Выходит, тоже загадывал.
— Не надо, — удержал я его руку. — Это не твоя. Твоя еще летает.
— Ладно, — сказал Гена. — Черт с ней…
Кукушка снялась и полетела. Над огородами, над крышами — в сторону зарозовевшей в предзакатных лучах Оби.
ГОНКИ
Женька Петунин ушел со старта шестым и пришел на финиш первым.
Женьку качали. Он взлетал вверх, неуклюже разбрасывал ноги в тяжелых лыжных ботинках и всякий раз краешком глаза успевал взглянуть на Олю Каретникову.

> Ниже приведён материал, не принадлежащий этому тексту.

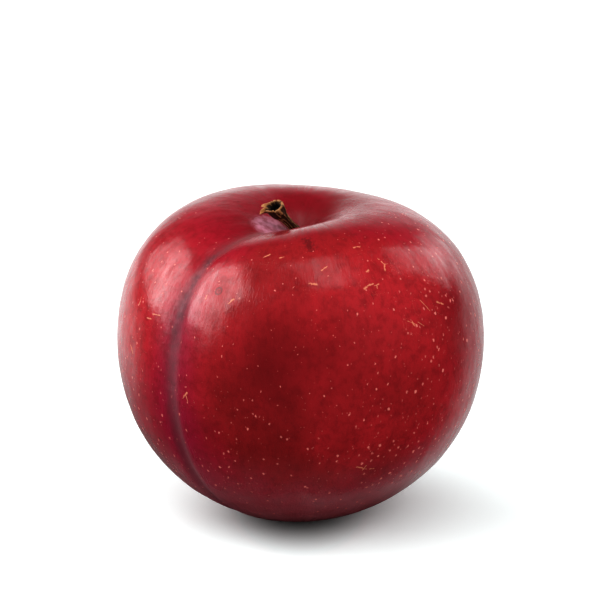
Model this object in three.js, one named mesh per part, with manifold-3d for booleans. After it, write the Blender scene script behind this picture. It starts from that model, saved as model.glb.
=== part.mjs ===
// A ripe red plum with its stalk, resting on the small flat spot under it.
//
// Millimetres, +Z up. The origin is the centre of the flat spot, Z is the fruit's own axis, and
// its seam runs down the -Y side. The fruit grew as one piece and is one solid; the stalk is another.

import * as THREE from 'three';
import { mergeVertices } from 'three/addons/utils/BufferGeometryUtils.js';
import Module from 'manifold-3d';

// ---- Fruit: driving dimensions ----

const BODY_RADIUS = 31.6;
const REST_SPOT_RADIUS = 6.5;

// How the side view differs from a circle, as shares of the body radius.
const FLATTENING = 0.044; // lower and wider than a ball
const HEART_SHAPE = 0.051; // widest above the middle and narrower below
const SQUARE_SHOULDERS = 0.037; // fuller where the sides turn into the top
const NARROW_BASE = 0.012; // drawn in above the flat spot

// How the plan view differs from a circle, as shares of the body radius.
const CHEEK_SWELL = 0.0155; // wider across the cheeks than along the seam
const CHEEK_SWELL_UP = 0.0445; // and more so towards the top
const CHEEK_TURN = 0.023; // the swell stands a little turned from the X axis

// The cavity that the stalk stands in.
const CAVITY_DEPTH = 5.8;
const CAVITY_RADIUS = 8.3;
const CAVITY_SEAM_RADIUS = 13.3; // it runs out further towards the seam
const CAVITY_STEEPNESS = 1.6;

// The seam: a narrow groove with the -X cheek a little lower beside it, in a wide dip of the shoulder.
const SEAM_DEPTH = 0.55;
const SEAM_HALF_WIDTH = 1.3;
const SEAM_SOFTENING = 0.55; // how much wider its shapes are above the middle than low down
const SEAM_SWAY = [-0.9, -1.8, 0.45, 2.25]; // mm towards +X, by powers of the height
const LOW_CHEEK_STEP = 0.35;
const LOW_CHEEK_EDGE = 0.6;
const LOW_CHEEK_REACH = 9.0;
const DIP_DEPTH = 0.9;
const DIP_HALF_WIDTH = 6.5;

// Where those shapes set in and are full, as shares of the body radius.
const SEAM_FROM_SIDE = [0.02, 0.3]; // towards -Y
const SEAM_FROM_BASE = [-0.98, -0.75]; // towards +Z
const SOFTENING_UP = [-0.5, 0.1];
const DIP_FROM_SIDE = [0.1, 0.6];
const DIP_UP = [-0.2, 0.8];

// ---- Stalk: driving dimensions ----

const STALK_BEND = new THREE.Vector3(-1.0, -3.9, 3.8); // from the cavity floor: the foot points here
const STALK_END = new THREE.Vector3(-0.8, -5.8, 6.1); // from the cavity floor: the middle of the cup
const STALK_THIN_RADIUS = 0.7;
const STALK_THICK_RADIUS = 0.88;
const STALK_KNOT_RADIUS = 0.98; // just under the cup
const CUP_RADIUS = 1.7;
const CUP_WALL = 0.35;
const CUP_DEPTH = 1.7;
const CUP_TILT = 0.27; // the rim is cut aslant: fall along the stalk for each step across it
const CUP_FROM = 0.84; // share of the length where the slant sets in
const FLAKE_REACH = 1.35; // the torn flake that stands out of the cup's rim
const FLAKE_AZIMUTH = -2.1; // round the stalk, from its upper side
const FLAKE_SHARPNESS = 6;
const FLAKE_FROM = 0.9; // share of the length where the flake sets in
const SOCKET_DEPTH = 1.5;
const CLEARANCE = 0.3; // between the stalk and its socket

// The outside of the stalk: share of its length, and radius there.
const STALK_OUTSIDE = [
  [0, STALK_THICK_RADIUS],
  [0.16, STALK_THICK_RADIUS],
  [0.3, STALK_THIN_RADIUS],
  [0.55, STALK_THIN_RADIUS],
  [0.7, STALK_KNOT_RADIUS],
  [0.77, 0.76 * CUP_RADIUS],
  [0.9, 0.96 * CUP_RADIUS],
  [1, CUP_RADIUS],
];

// The hollow of the cup: share of its depth, and share of the radius at its rim.
const CUP_INSIDE = [
  [0, 1],
  [0.4, 0.8],
  [1, 0.4],
];

// ---- Mesh steps ----

const FRUIT_COLUMNS = 72;
const FRUIT_RINGS = 36;
const COLUMN_CROWDING = 0.6; // columns stand closer together at the seam
const RING_CROWDING = 0.08; // rings stand closer together at the top and bottom
const STALK_SIDES = 14;
const SOCKET_SIDES = 16;

const SKIN = new THREE.MeshStandardMaterial({ color: 0x9c1820, roughness: 0.28, metalness: 0 });
const BARK = new THREE.MeshStandardMaterial({ color: 0x4a2c18, roughness: 0.85, metalness: 0 });

const SEAM_AZIMUTH = -Math.PI / 2;
const ACROSS_CHEEKS = new THREE.Vector3(1, 0, 0);
const { smoothstep } = THREE.MathUtils;

// ---- Fruit ----

// Legendre polynomials: each is one plain way in which a round profile is bent.
const flattened = (height) => (3 * height ** 2 - 1) / 2;
const heartShaped = (height) => (5 * height ** 3 - 3 * height) / 2;
const squared = (height) => (35 * height ** 4 - 30 * height ** 2 + 3) / 8;
const drawnIn = (height) => (63 * height ** 5 - 70 * height ** 3 + 15 * height) / 8;

function cavitySink({ x, y, z }) {
  if (z <= 0) {
    return 0;
  }
  const radiusAlong = y < 0 ? CAVITY_SEAM_RADIUS : CAVITY_RADIUS;
  const reach = BODY_RADIUS * Math.hypot(x / CAVITY_RADIUS, y / radiusAlong);
  return CAVITY_DEPTH * Math.exp(-(reach ** CAVITY_STEEPNESS));
}

function seamSink({ x, y, z }) {
  const sway = SEAM_SWAY.reduce((sum, share, power) => sum + share * z ** power, 0);
  const aside = BODY_RADIUS * x - sway;
  const softer = 1 + SEAM_SOFTENING * smoothstep(z, ...SOFTENING_UP);
  const groove = SEAM_DEPTH * Math.exp(-((aside / (softer * SEAM_HALF_WIDTH)) ** 2));
  const lowSide = 1 / (1 + Math.exp(aside / (softer * LOW_CHEEK_EDGE)));
  const lowCheek = LOW_CHEEK_STEP * lowSide * Math.exp(-Math.abs(aside) / LOW_CHEEK_REACH);
  const dip = DIP_DEPTH * Math.exp(-((aside / DIP_HALF_WIDTH) ** 2));
  const onSeam = smoothstep(-y, ...SEAM_FROM_SIDE) * smoothstep(z, ...SEAM_FROM_BASE);
  const onShoulder = smoothstep(-y, ...DIP_FROM_SIDE) * smoothstep(z, ...DIP_UP);
  return onSeam * (groove + lowCheek) + onShoulder * dip;
}

// The point of the skin in a direction from the body's centre, given by its polar angle and azimuth.
function skinPoint(polar, azimuth) {
  const x = Math.sin(polar) * Math.cos(azimuth);
  const y = Math.sin(polar) * Math.sin(azimuth);
  const z = Math.cos(polar);
  const direction = new THREE.Vector3(x, y, z);
  const profile = 1 - FLATTENING * flattened(z) - HEART_SHAPE * heartShaped(z)
    - SQUARE_SHOULDERS * squared(z) - NARROW_BASE * drawnIn(z);
  const cheeks = (CHEEK_SWELL + CHEEK_SWELL_UP * z) * (x * x - y * y) + 2 * CHEEK_TURN * x * y;
  const radius = BODY_RADIUS * (profile + cheeks) - cavitySink(direction) - seamSink(direction);
  return direction.multiplyScalar(radius);
}

// The flat spot lies where the rounded base has grown to the spot's radius.
const spotEdge = Math.PI - Math.asin(REST_SPOT_RADIUS / BODY_RADIUS);
const centreHeight = -skinPoint(spotEdge, 0).z;

function fruitGeometry() {
  const geometry = new THREE.SphereGeometry(1, FRUIT_COLUMNS, FRUIT_RINGS);
  const { position, uv } = geometry.attributes;
  for (let i = 0; i < position.count; i += 1) {
    const turn = 2 * Math.PI * (uv.getX(i) % 1);
    const azimuth = SEAM_AZIMUTH + turn - COLUMN_CROWDING * Math.sin(turn);
    const ring = 1 - uv.getY(i);
    const polar = Math.PI * (ring - RING_CROWDING * Math.sin(2 * Math.PI * ring));
    const point = skinPoint(polar, azimuth);
    position.setXYZ(i, point.x, point.y, Math.max(point.z + centreHeight, 0));
  }
  return geometry;
}

// ---- Stalk ----

// The floor of the cavity, where the stalk comes out of the flesh.
const cavityFloor = skinPoint(0, 0);
cavityFloor.z += centreHeight;

// The stalk leaves its socket straight and bows over towards the seam.
const rootDirection = STALK_BEND.clone().normalize();
const stalkLine = new THREE.QuadraticBezierCurve3(
  rootDirection.clone().multiplyScalar(CLEARANCE - SOCKET_DEPTH),
  STALK_BEND,
  STALK_END,
);

// Half of the stalk's section: up the outside, over the rim, and down into the hollow cup.
function stalkProfile(length) {
  const outside = STALK_OUTSIDE.map(([share, radius]) => [radius, share * length]);
  const rimRadius = CUP_RADIUS - CUP_WALL;
  const inside = CUP_INSIDE.map(([deep, share]) => [share * rimRadius, length - deep * CUP_DEPTH]);
  const points = [[0, 0], ...outside, ...inside, [0, length - CUP_DEPTH]];
  return points.map(([radius, along]) => new THREE.Vector2(radius, along));
}

function stalkGeometry() {
  const length = stalkLine.getLength();
  const geometry = new THREE.LatheGeometry(stalkProfile(length), STALK_SIDES);
  const { position } = geometry.attributes;
  for (let i = 0; i < position.count; i += 1) {
    const across = position.getX(i);
    const out = position.getZ(i);
    const share = Math.min(position.getY(i) / length, 1);
    const facing = Math.max(Math.cos(Math.atan2(out, across) - FLAKE_AZIMUTH), 0);
    const torn = facing ** FLAKE_SHARPNESS * smoothstep(share, FLAKE_FROM, 1);
    const flake = 1 + (FLAKE_REACH / CUP_RADIUS) * torn;
    const tangent = stalkLine.getTangentAt(share);
    const upward = tangent.clone().cross(ACROSS_CHEEKS).normalize();
    const sideways = upward.clone().cross(tangent);
    const point = stalkLine.getPointAt(share)
      .addScaledVector(upward, across * flake)
      .addScaledVector(sideways, out * flake)
      .addScaledVector(tangent, -CUP_TILT * across * smoothstep(share, CUP_FROM, 1));
    position.setXYZ(i, point.x, point.y, point.z);
  }
  return geometry;
}

// ---- Cutting the socket ----

const wasm = await Module();
wasm.setup();

// The same shape with its shared corners merged, so that it is one closed surface.
function welded(geometry) {
  geometry.deleteAttribute('normal');
  geometry.deleteAttribute('uv');
  return mergeVertices(geometry);
}

function toSolid(geometry) {
  const closed = welded(geometry);
  return new wasm.Manifold(new wasm.Mesh({
    numProp: 3,
    vertProperties: new Float32Array(closed.attributes.position.array),
    triVerts: new Uint32Array(closed.index.array),
  }));
}

function toGeometry(solid) {
  const { vertProperties, triVerts } = solid.getMesh();
  const geometry = new THREE.BufferGeometry();
  geometry.setAttribute('position', new THREE.BufferAttribute(vertProperties, 3));
  geometry.setIndex(new THREE.BufferAttribute(triVerts, 1));
  return geometry;
}

// A round hole in the cavity floor that the foot of the stalk stands in.
function socketGeometry() {
  const radius = STALK_THICK_RADIUS + CLEARANCE;
  const geometry = new THREE.CylinderGeometry(radius, radius, 2 * SOCKET_DEPTH, SOCKET_SIDES);
  const cylinderAxis = new THREE.Vector3(0, 1, 0);
  geometry.applyQuaternion(new THREE.Quaternion().setFromUnitVectors(cylinderAxis, rootDirection));
  geometry.translate(cavityFloor.x, cavityFloor.y, cavityFloor.z);
  return geometry;
}

// ---- The plum ----

const fruitSolid = toSolid(fruitGeometry()).subtract(toSolid(socketGeometry()));
const fruit = new THREE.Mesh(toGeometry(fruitSolid), SKIN);
fruit.name = 'fruit';

const stalk = new THREE.Mesh(welded(stalkGeometry()), BARK);
stalk.name = 'stalk';
stalk.position.copy(cavityFloor);

const plum = new THREE.Group();
plum.add(fruit, stalk);

export default plum;
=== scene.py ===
"""A ripe red plum with its stalk, resting on the small flat spot under it.

The file is laid out as a Blender add-on and is run as a script. Sizes are in metres, +Z is up, the
seam of the fruit runs down its -Y side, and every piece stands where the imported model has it.
"""

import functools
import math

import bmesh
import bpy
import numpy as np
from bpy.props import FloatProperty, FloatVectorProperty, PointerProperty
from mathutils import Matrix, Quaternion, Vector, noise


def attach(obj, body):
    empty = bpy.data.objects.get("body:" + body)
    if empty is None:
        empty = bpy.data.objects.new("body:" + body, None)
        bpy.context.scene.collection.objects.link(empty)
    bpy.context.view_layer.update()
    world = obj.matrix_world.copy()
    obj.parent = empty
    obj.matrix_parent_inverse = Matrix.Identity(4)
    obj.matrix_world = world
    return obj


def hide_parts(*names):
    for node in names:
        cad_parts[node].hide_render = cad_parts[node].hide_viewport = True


bl_info = {
    "name": "Plum",
    "version": (1, 0, 0),
    "blender": (4, 5, 0),
    "location": "3D View > Sidebar > Plum",
    "description": "Adds a ripe red plum, its stalk, a camera and a plain pale stage",
    "category": "Add Mesh",
}

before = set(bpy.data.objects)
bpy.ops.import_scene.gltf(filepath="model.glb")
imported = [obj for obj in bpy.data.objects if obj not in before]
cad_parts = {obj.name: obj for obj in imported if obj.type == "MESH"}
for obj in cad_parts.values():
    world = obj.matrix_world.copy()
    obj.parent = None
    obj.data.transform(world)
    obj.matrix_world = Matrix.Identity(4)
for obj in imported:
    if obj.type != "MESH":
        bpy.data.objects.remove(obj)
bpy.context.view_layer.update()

MM = 0.001

# ---- The fruit's shape ----

# How the side view differs from a circle, as shares of the body radius.
FLATTENING = 0.044
HEART_SHAPE = 0.051
SQUARE_SHOULDERS = 0.037
NARROW_BASE = 0.012

# How the plan view differs from a circle, as shares of the body radius.
CHEEK_SWELL = 0.0155
CHEEK_SWELL_UP = 0.0445
CHEEK_TURN = 0.023

CAVITY_STEEPNESS = 1.6
SEAM_SWAY = (-0.9 * MM, -1.8 * MM, 0.45 * MM, 2.25 * MM)  # towards +X, by powers of the height
SEAM_SOFTENING = 0.55  # how much wider the seam's shapes are above the middle than low down
LOW_CHEEK_STEP = 0.35 * MM
LOW_CHEEK_EDGE = 0.6 * MM
LOW_CHEEK_REACH = 9.0 * MM
DIP_DEPTH = 0.9 * MM
DIP_HALF_WIDTH = 6.5 * MM
LUMPS_ACROSS = Vector((3.4, 3.4, 3.0))  # how many lumps fit in the body's radius, along each axis
LUMPS_START = Vector((2, 5, 1))
LUMPS = (0.9, 2.1, 3)  # smoothness, growth in fineness from layer to layer, and number of layers

# The mesh of the fruit, and how its columns and rings crowd together where it has fine shapes.
FRUIT_COLUMNS = 96
FRUIT_RINGS = 64
FRUIT_SUBDIVISIONS = 2
COLUMN_CROWDING = 0.55
RING_CROWDING = 0.06

# ---- The skin's patterns ----

# Noise patterns, in cells for each millimetre.
WIDE_BLOTCHES = 0.07
MIDDLING_BLOTCHES = 0.2
SMALL_BLOTCHES = 0.6
LOW_BLOOM_CLOUDS = 0.22
CAVITY_BLOOM_AND_REFLECTION_CLOUDS = 0.9
STREAKS = 0.8
FINE_STREAKS = 3.2
GLOSS_PATCHES = 0.35
RAGGED_EDGES = 2.6
STROKE_SIZES = 1.6
BARK_GRAIN = 3.5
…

Оля Каретникова — первая красавица 86-й школы и лучшая гимнастка города Углинска — стояла чуть в стороне и, приподняв соболиную бровь, с интересом следила за парящим в небе Женькой. Еще не с восхищением. Но уже с интересом!
Женька оставался чемпионом сорок секунд. А через сорок секунд на финише качали другого — рыжего кривоногого парня с шахты «Четвертая-бис». Рыжий ушел со старта девятым и пришел третьим, отвоевав у Женьки четыре и восемь десятых секунды…
…Евгений Родионович Петунин с женой смотрели по телевизору международные лыжные гонки на дистанции тридцать километров. То есть смотрел Евгений Родионович, а жена сидела рядом на кушетке с вязанием в руках и лишь время от времени вскидывала глаза на экран — когда, понимающий толк в лыжном спорте, супруг издавал одобрительный возглас.
Вел гонку какой-то молодой финн, восходящая звезда спорта, не то Салко Вехонен, не то Валко Секконен — Евгений Родионович не расслышал толком. Финн далеко оторвался от преследователей, шел красивым и мощным чемпионским накатом.
На финише, размахивая транспарантами и дудя в медные трубы, колыхалась толпа длинноволосых болельщиков в роскошных заграничных полушубках и кожаных макси-пальто.
Финн яростно вырвал последние метры. Палки взлетали выше головы. За спиной, как победный штандарт, бился на ветру полуоторванный номер.
У самой финишной черты какой-то пылкий болельщик кинулся к нему с объятиями, но финн, в последнем отчаянном толчке, так поддел его локтем в живот, что болельщик, надсадно вякнув, мешком свалился под ноги беснующейся толпы. Стон его, мгновенно пролетев тысячи километров, достиг квартиры Петуниных и ранил сердце супруги Евгения Родионовича.
— Господи, страсти-то какие! — вздрогнула она. — Что уж он так бесится?
— А не путайся под ногами, — сказал Евгений Родионович. — Тут каждая доля секунды на счету.
— Да зачем ему надрываться? За ним вроде и не гонится никто.
Евгений Родионович, увлеченный борьбой, не склонен был к объяснениям. Он только сказал:
— На видимом расстоянии — да. Но они уходили со старта в разное время. Ты следи за табло.